Une hypothèse révisée de frustration-agression
Cependant, même si l’on soutient que des facteurs tels que ceux-ci pourraient masquer l’inclination à l’agression, on doit encore se demander pourquoi il y a tant d’occasions où les échecs pour obtenir une satisfaction attendue ne produisent clairement pas de réaction agressive. Dans sa révision de l’hypothèse de la frustration et de l’agression, Leonard Berkowitz a proposé que ce n’est pas la frustration en soi qui génère l’envie d’agression, mais le fort mécontentement produit par l’interférence du but. Il arrive que les gens ne soient pas irrités par leur incapacité à atteindre un objectif attendu, tout simplement parce qu’ils ne sont pas très mécontents de cet échec. De même, de ce point de vue, plusieurs des évaluations dont on dit parfois qu’elles sont nécessaires à la colère génèrent l’hostilité principalement parce que ces interprétations sont souvent extrêmement aversives.
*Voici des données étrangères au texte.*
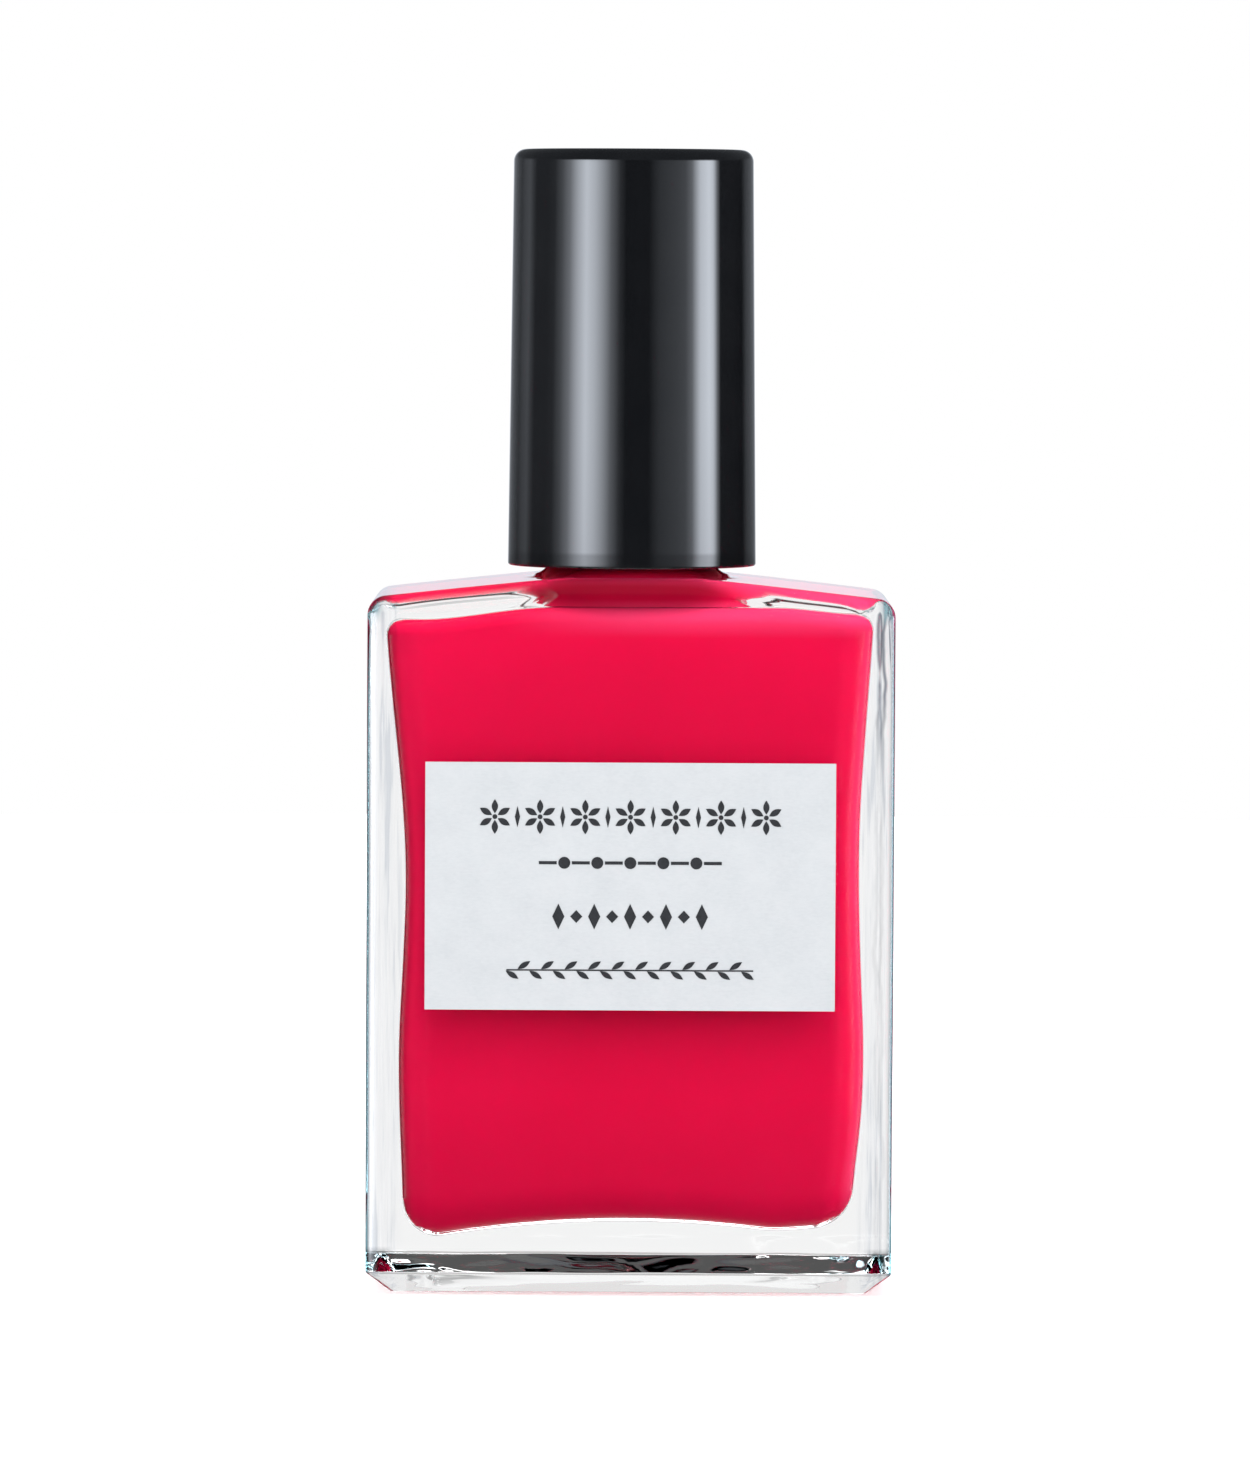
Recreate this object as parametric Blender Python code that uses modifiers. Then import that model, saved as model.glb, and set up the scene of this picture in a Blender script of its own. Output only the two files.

La tentative délibérée de quelqu’un d’empêcher une personne de réaliser ses désirs est beaucoup plus désagréable qu’une interférence accidentelle avec la réalisation de ses objectifs, et donc beaucoup plus apte à stimuler la personne à l’agression. Cette analyse ne considère l’hypothèse frustration-agression que comme un cas particulier d’une proposition beaucoup plus générale : Les occurrences résolument aversives sont les générateurs fondamentaux de la colère et l’instigation à l’agression.